As for liability based on voluntary undertaking, the appellate court held: “The complaint alleged that Dominick’s … voluntarily undertook a duty to keep the premises safe for its patrons or invitees … And what Dominick’s is accused of doing is not keeping its premises safe for its patrons and invitees … we do not find it unreasonable to view the allegations … liberally construed, as alleging ‘liability’ [arising out of] the premises.” Accordingly, the appellate court held Netherlands had a duty to defend Dominick’s.
The appellate court also held that Dominick’s had a duty to indemnify Dominick’s: “[T]he failure by Dominick’s to keep the premises safe—in violation of either its common-law duty, its voluntarily-assumed duty, or both—actually resulted in ‘liability arising out of the premises.’ Netherlands owed Dominick’s a duty to indemnify.”

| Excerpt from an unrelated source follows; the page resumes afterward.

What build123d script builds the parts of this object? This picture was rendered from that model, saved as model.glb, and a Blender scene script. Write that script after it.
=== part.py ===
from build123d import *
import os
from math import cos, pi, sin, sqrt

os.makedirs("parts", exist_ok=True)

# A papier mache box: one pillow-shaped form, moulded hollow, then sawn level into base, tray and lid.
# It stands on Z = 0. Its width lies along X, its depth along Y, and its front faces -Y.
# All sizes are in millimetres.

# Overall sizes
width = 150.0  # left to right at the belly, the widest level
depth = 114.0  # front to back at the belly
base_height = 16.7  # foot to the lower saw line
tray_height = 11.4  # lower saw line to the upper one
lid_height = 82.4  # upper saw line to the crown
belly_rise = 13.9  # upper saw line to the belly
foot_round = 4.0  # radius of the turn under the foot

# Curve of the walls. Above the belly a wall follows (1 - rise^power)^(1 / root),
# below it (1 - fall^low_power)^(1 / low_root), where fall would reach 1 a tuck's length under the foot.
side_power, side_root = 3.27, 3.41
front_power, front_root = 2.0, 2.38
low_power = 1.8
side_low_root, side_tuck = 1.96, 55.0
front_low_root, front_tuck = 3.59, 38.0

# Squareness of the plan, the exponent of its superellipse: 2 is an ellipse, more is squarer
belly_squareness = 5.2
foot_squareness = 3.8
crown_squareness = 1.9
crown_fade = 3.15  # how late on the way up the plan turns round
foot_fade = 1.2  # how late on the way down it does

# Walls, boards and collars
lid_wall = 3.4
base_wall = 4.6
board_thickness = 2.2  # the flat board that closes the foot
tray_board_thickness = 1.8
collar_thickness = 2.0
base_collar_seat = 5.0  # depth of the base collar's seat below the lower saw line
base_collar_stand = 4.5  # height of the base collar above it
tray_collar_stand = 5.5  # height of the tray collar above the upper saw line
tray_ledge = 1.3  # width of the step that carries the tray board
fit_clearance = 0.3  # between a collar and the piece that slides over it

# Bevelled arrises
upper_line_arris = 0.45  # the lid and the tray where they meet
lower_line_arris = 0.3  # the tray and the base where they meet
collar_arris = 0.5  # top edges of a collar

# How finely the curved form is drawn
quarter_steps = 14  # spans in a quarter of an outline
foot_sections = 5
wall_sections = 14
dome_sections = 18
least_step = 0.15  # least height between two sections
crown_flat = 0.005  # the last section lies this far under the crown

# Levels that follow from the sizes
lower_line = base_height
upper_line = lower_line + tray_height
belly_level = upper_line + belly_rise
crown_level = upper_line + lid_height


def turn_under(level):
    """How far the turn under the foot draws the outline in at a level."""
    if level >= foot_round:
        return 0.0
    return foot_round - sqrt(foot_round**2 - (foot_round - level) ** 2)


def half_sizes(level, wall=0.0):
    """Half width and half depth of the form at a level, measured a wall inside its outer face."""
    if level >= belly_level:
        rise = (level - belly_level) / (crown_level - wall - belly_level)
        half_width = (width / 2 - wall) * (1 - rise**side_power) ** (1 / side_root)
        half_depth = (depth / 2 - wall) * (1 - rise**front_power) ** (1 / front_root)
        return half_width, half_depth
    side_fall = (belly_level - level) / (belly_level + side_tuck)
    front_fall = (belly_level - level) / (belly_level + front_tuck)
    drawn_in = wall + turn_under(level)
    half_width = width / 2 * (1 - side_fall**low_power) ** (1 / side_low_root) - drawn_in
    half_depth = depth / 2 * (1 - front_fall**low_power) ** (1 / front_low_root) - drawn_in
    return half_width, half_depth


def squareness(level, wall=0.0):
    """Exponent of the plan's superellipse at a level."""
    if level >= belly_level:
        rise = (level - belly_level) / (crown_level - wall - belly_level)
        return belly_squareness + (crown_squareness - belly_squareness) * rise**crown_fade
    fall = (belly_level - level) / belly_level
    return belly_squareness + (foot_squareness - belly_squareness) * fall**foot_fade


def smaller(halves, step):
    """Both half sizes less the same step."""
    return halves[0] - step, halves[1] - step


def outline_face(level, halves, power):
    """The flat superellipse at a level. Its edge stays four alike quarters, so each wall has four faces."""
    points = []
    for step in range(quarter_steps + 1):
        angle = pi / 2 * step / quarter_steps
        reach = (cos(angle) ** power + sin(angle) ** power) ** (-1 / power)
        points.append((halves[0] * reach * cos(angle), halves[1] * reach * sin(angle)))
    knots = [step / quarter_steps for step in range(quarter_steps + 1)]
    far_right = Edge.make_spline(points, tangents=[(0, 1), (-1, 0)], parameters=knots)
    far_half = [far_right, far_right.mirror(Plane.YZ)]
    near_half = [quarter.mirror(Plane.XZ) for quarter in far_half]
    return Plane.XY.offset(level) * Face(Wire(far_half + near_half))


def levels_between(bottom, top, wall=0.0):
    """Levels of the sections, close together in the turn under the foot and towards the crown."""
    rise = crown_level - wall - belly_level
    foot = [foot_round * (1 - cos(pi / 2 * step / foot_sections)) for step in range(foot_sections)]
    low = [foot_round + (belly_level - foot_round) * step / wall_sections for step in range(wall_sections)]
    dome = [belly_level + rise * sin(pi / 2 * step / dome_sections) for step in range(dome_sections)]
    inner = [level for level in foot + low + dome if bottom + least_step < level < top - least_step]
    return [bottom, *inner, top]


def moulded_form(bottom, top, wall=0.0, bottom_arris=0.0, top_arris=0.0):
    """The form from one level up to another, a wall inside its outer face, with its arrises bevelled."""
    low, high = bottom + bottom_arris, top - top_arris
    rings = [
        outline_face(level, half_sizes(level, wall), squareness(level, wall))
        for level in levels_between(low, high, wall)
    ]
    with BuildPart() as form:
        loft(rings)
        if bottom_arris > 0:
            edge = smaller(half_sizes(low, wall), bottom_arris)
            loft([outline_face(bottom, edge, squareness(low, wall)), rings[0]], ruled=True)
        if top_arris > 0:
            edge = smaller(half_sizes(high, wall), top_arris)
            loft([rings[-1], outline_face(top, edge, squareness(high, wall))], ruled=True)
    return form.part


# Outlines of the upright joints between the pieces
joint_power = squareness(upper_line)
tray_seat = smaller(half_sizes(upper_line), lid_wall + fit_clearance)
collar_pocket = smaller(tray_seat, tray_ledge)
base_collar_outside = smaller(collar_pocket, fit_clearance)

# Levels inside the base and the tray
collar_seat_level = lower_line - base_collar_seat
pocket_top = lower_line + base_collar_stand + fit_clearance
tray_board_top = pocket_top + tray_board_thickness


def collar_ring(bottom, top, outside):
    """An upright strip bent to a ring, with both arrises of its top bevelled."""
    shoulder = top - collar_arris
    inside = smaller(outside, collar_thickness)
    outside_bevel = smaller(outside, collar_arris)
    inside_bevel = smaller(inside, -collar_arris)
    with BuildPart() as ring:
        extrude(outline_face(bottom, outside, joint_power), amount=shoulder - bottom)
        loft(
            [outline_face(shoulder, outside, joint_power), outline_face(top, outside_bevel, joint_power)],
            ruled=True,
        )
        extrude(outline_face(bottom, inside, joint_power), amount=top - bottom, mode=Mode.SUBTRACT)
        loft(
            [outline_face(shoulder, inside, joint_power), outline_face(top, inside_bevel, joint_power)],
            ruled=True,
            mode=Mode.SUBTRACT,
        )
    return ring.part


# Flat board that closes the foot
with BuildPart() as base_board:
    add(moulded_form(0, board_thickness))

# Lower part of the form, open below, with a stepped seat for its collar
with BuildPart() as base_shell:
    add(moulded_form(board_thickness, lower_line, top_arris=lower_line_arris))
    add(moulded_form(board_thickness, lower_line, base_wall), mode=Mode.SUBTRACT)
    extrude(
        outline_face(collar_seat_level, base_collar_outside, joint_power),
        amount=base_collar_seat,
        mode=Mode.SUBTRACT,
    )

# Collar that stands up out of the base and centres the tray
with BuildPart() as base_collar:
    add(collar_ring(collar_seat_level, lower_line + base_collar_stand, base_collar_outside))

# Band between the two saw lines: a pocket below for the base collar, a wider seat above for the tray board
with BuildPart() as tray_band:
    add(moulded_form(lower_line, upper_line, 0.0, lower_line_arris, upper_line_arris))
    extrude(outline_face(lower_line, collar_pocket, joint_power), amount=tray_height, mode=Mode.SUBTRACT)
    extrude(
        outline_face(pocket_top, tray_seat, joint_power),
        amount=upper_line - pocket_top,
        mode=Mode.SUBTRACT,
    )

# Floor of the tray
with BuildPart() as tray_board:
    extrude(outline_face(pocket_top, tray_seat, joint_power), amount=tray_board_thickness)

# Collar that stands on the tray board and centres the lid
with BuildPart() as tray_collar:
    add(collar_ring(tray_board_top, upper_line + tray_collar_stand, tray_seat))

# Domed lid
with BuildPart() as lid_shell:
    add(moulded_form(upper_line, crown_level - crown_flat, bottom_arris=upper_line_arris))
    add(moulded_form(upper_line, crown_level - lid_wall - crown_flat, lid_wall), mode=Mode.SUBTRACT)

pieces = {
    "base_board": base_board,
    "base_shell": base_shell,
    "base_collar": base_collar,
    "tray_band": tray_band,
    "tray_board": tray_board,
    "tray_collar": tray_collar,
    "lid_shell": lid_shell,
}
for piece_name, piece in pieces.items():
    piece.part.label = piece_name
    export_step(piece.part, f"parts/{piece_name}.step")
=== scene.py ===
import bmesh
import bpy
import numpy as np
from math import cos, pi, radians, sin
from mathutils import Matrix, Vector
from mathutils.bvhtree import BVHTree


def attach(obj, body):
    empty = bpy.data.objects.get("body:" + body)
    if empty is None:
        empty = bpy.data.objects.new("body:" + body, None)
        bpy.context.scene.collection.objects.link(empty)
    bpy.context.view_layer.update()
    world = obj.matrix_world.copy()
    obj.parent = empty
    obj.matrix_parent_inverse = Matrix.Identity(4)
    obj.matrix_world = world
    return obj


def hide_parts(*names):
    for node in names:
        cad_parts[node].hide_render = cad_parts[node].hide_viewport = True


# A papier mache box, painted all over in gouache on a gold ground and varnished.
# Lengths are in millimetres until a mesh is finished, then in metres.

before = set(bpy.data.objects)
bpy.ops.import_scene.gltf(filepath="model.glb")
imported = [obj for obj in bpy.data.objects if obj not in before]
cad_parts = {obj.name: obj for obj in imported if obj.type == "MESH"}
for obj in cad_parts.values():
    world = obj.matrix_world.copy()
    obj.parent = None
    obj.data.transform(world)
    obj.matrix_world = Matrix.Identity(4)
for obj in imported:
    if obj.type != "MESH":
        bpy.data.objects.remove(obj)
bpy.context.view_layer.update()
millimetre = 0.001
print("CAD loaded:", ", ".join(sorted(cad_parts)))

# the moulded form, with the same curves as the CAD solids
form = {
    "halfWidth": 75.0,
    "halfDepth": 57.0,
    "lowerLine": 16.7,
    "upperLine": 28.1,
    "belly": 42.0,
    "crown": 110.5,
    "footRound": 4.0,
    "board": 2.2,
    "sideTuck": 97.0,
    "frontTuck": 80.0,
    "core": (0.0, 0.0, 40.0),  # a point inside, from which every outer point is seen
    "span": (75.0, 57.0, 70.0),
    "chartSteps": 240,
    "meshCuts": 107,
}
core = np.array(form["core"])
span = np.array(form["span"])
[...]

The appellate court, however, upheld the trial court’s ruling that Dominick’s could not maintain a bad faith claim against Netherlands. The appellate court noted that whether conduct is vexatious and unreasonable is determined by examining the totality of the circumstances: “Though we have disagreed with Netherlands’s interpretation of the policy language at issue, we do not believe that its position was so unreasonable as to warrant damages under section 155 … The fact that an able and experienced trial judge agreed with Netherlands is further evidence that Netherlands’s arguments and conduct do not warrant sanctions.” Dominick’s Finer Foods v. Indian Ins. Co., 2018 Il App (1st) 161864 (Mar. 1, 2018).